Alors que beaucoup de DI avanceront le plus souvent à des vitesses moyennes inférieures à leur Vc, autour de 70-80 %.
Pour le passage dans la mer, l'allongement (rapport Lf/D), la forme la carène et notamment de la section maîtresse, le coéfficient prismatique (moins bon pour une "péniche"), la forme du plan de flottaison, la déformation de la carène à la gîte, etc sont autant de paramètres à optimiser.
Tout ça pour dire qu'un paramètre unique ex ici de la Lf peut contribuer à la fois positivement et négativement (cas du DI sous 15-20 N de vent), ce qui compte bien évidemment c'est l'optimisation de l'ensemble de nombreux paramètres en fonction du type de bateau et de son programme.

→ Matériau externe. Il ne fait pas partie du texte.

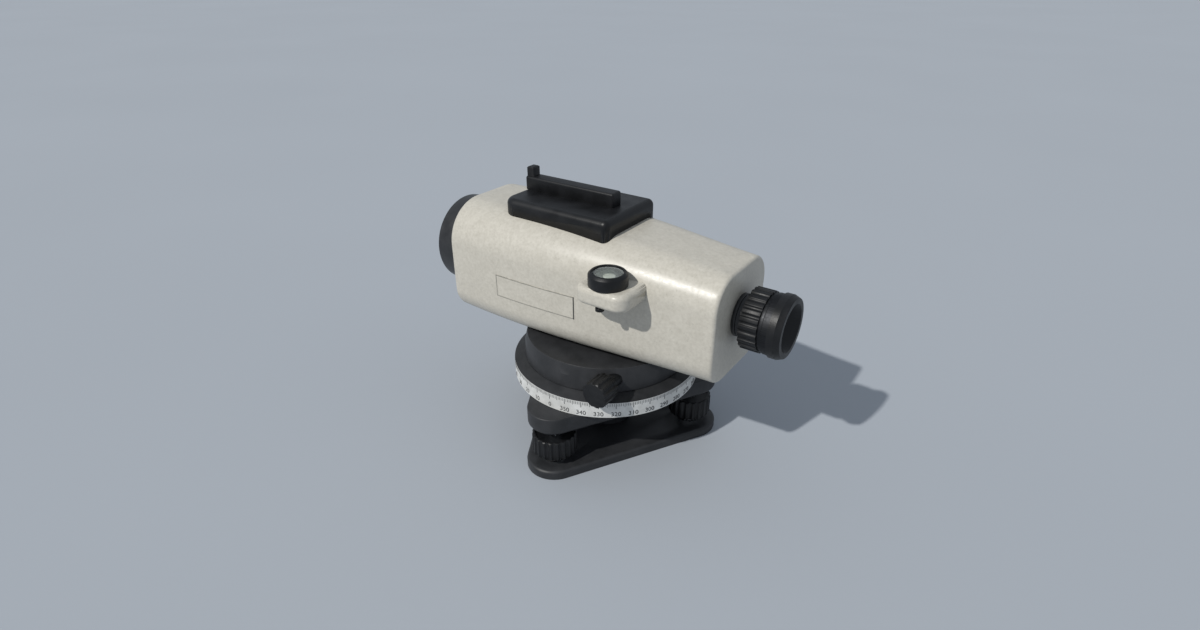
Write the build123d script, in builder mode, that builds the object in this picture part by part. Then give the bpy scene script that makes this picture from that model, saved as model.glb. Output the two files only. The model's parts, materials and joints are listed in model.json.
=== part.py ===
from build123d import *
import os
from math import asin, copysign, cos, pi, sin, sqrt

os.makedirs("parts", exist_ok=True)

# Lengths are in millimetres. Z is up, +X points to the eyepiece, -Y is the side with the vial.
# The origin is the centre of the base plate's underside, on the vertical axis.

# Clearances
running_fit = 0.05
seat_fit = 0.02
gap = 0.3

# Base plate and its tripod thread
foot_reach = 51.0
foot_count = 3
first_foot = -90.0
foot_turn = 360.0 / foot_count
plate_corner = 16.0
plate_thick = 5.5
plate_edge = 1.0
thread_r = 6.75
thread_length = 12.0
bush_r = 11.0
bush_flange_r = 15.0

# Foot screws and what holds their feet
socket_r = 7.0
socket_sink = 3.0
socket_height = 7.0
ball_r = 3.0
ball_lift = 3.7
ball_fit = 0.15
neck_r = 2.0
neck_opening = 2.6
screw_r = 4.0
screw_top = 38.0
foot_knob_r = 12.5
foot_knob_low = 10.2
foot_knob_height = 11.8
foot_knob_flutes = 20
foot_flute_r = 1.5
foot_flute_depth = 0.9
foot_knob_rim = 1.8
foot_knob_dish = 0.8
foot_knob_edge = 0.6
spindle_edge = 0.6

# Tribrach with its hub and boss
tribrach_low = 28.0
tribrach_thick = 11.4
lobe_r = 14.4
tribrach_edge = 2.5
hub_r = 20.0
hub_drop = 10.0
screw_bush_r = 5.2
screw_bush_drop = 2.5
lobe_roof = 0.5
axis_r = 9.0
sleeve_wall = 3.0
circle_boss_r = 16.0
wheel_boss_r = 14.5
wheel_boss_top = 59.0

# Horizontal circle
circle_r = 54.0
rim_width = 6.5
rim_inner = 2.0
circle_height = 9.1
band_thick = 1.2
circle_edge = 0.2
circle_rise = 2.3
circle_web = 3.0
circle_hub_r = 20.0
circle_hub_height = 6.3
retainer_r = 19.0
retainer_thick = 3.7
washer_thick = 1.0
washer_r = 18.0

# Lower housing, a cup that covers the worm wheel
cup_wall = 3.0
cup_wall_height = 7.8
cup_bevel = 1.5
cup_height = 13.8
cup_roof = 3.3

# Worm wheel and drive shaft
wheel_teeth = 72
wheel_r = 25.2
tooth_depth = 1.2
tooth_share = 0.5
wheel_rim_width = 5.6
wheel_web = 3.0
wheel_hub_wall = 4.0
drive_x = 29.4
drive_z = 58.6
drive_shaft_r = 2.5
worm_length = 15.0
worm_groove = 0.6
worm_pitch = 2.2
worm_gap = 0.15
worm_room = 0.45
drive_bush_r = 4.0
drive_bush_length = 10.0
drive_boss_width = 13.0
drive_boss_depth = 7.0
drive_knob_r = 7.5
drive_knob_length = 11.8
drive_knob_flutes = 12
drive_flute_r = 1.6
drive_flute_depth = 0.9
drive_knob_edge = 0.7
knob_skin = 2.0

# Vertical axis and its fasteners
axis_flange_r = 13.6
axis_flange_thick = 2.5
axis_nut_r = 13.0
axis_nut_thick = 2.4
spindle_screw_reach = 11.3
spindle_screw_count = 3
spindle_screw_r = 1.2
spindle_screw_head_r = 2.1
spindle_screw_head = 1.8
spindle_screw_length = 3.4
housing_screw_x = 23.0
housing_screw_y = 19.0
housing_screw_pad = 2.8
housing_screw_r = 1.5
housing_screw_head_r = 2.75
housing_screw_head = 2.5
housing_screw_length = 7.4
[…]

Pour illustrer ce dernier point, sur un DI utilisé souvent comme voilier pour le voyage, un paramètre additionnel très important est la capacité de charge (on arrive vite à 2 à 3 T pour un 45 pieds), ou dit autrement une tolérance et peu de dégradation des formes de carène lorsque l'on passe du déplacement lège au déplacement total en charge.
Dans ce cas quelle est la meilleure carène ? La réponse est loin d'être évidente, d'où la complexité... et l'intérêt de l'architecture navale, ce qui donne une variété dans les propositions et choix architecturaux.